Population: 16.3 million (7.9 million under 18)
Government Armed Forces: 14,100
Compulsary Recruitment Age: no conscription
Voluntary Recruitment Age: 18; under 18 with parental consent
Voting Age: 20
Optional Protocol: signed 5 October 2001
Other Treaties: GC AP I, GC AP II, CRC, ILO 138, ILO 182, ACRWC


There were no reports of under-18s in the armed forces.

Context:

There was an increased spill-over of insecurity and refugees from the Central African Republic in mid-2007, and Cameroon sent troops from its Rapid Intervention Battalion to its eastern regions.1

Government:

National recruitment legislation and practice

Presidential Decree No. 94/185 (September 1994), concerning non-officer military personnel, set the minimum recruitment age at 18 (Article 11); recruitment was on a voluntary basis.2 In April 2001 Cameroon reported to the UN Committee on the Rights of the Child that there was no conscription in Cameroon. The government also stated that no child under the age of 18 might be recruited into the armed forces, gendarmerie or police force, except with parental consent.3 No information was available on the number of recruits under the age of 18 in the security forces.
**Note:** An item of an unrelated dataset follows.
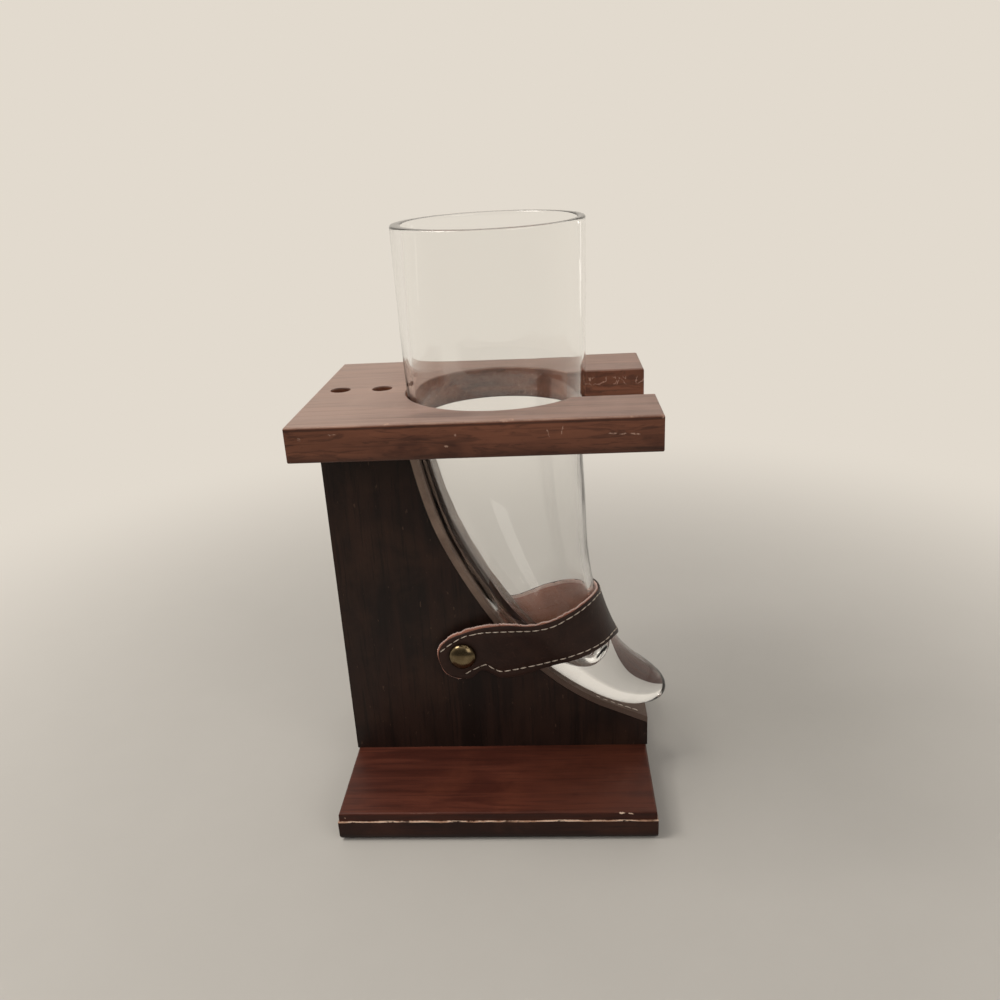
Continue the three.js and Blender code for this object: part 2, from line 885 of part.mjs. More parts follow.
['left', 'right'].forEach((name, i) => {
  const above = add(`plate_screw_${name}`, weld(screw().rotateX(Math.PI / 2)), steel);
  above.position.set(plateScrewX[i], plateScrewOff, plateScrewZ);
  const below = add(`base_screw_${name}`, weld(screw().rotateX(-Math.PI / 2)), steel);
  below.position.set(baseScrewX[i], 0, baseScrewZ);
});

add('strap_leather', movingOuter, strapLeather, strapGroup);
add('strap_lining', movingLining, suede, strapGroup);
add('strap_back_leather', fixedOuter, strapLeather, strapGroup);
add('strap_back_lining', fixedLining, suede, strapGroup);
add('snap_cap', weld(snapCap), agedBrass, strapGroup);
add('snap_socket', weld(snapSocket), agedBrass, strapGroup);
add('snap_stud', weld(snapStud), agedBrass, strapGroup);
add('back_nail', weld(rearNail), agedBrass, strapGroup);

export default group;
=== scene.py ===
import math

import bpy
import numpy as np
from mathutils import Matrix, Vector

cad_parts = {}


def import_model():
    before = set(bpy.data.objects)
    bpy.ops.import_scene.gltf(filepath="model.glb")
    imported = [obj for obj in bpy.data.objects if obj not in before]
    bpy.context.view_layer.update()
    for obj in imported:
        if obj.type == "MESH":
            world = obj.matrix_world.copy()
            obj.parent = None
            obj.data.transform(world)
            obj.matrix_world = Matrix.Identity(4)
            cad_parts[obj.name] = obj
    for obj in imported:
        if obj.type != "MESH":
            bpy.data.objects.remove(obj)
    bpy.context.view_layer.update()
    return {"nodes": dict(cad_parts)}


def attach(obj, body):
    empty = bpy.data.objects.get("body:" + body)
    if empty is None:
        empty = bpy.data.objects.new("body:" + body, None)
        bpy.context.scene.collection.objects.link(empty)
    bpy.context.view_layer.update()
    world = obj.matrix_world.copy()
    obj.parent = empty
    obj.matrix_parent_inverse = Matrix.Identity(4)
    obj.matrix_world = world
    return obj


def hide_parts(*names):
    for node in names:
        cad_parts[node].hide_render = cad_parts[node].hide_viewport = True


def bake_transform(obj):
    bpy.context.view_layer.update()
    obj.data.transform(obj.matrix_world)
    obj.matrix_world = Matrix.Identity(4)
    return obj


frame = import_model()
MM = 0.001

# Sizes shared with the solids, in millimetres: the stand, the horn with its radii, and the strap with its
# rises and widths by their distance along it

BOARD = 15.0
WIDTH = 148.0
TIP_RISE = 35.5
OFFSET = 6.7
STRAIGHT = 83.0
BEND = 154.8
LENGTH = STRAIGHT + BEND
LEAN = (56.7, -85.3, 91.2)
NOSE = 20.6
RIM_EDGE, RIM_RISE, RIM_SLOPE, RIM_FADE = 0.9, 0.5, 0.027, 30.0
MOUTH, UPPER, BODY, SHOULDER, WAIST = 40.6, 40.1, 38.9, 37.0, 33.9
AT_STRAP, THROAT, NECK, TIP = 27.6, 21.2, 15.7, 13.0
HOLLOW_END = STRAIGHT + 125.0
HOLLOW_NOSE = 10.0
SEAT_GAP = 0.3
STRAP_SLOPE = math.radians(14.5)
STRAP_STATION = 191.5
OUTER, LINING, LAYER_GAP = 1.0, 0.7, 0.3
STRAP_THICK = LINING + LAYER_GAP + OUTER
SLACK = 0.3
OVERHANG = 0.6
SNAP_REACH, SNAP_RISE = 48.95, 1.05
TAB = 11.85
END = SNAP_REACH + TAB
CORNER, EASE = SNAP_REACH - 11.0, 6.0
FRONT_FACE, REAR_FACE = 11.4, 7.8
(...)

1 International Crisis Group (ICG), CrisisWatch No. 47, 1 July 2007, www.crisisgroup.org.

2 Bart Horeman and Marc Stolwijk, Refusing to bear arms: A world survey of conscription and conscientious objection to military service, War Resisters International, 1998, www.wri-irg.org.

3 Initial report of Cameroon to the UN Committee on the Rights of the Child, UN Doc. CRC/C/28/Add.16, 26 March 2001.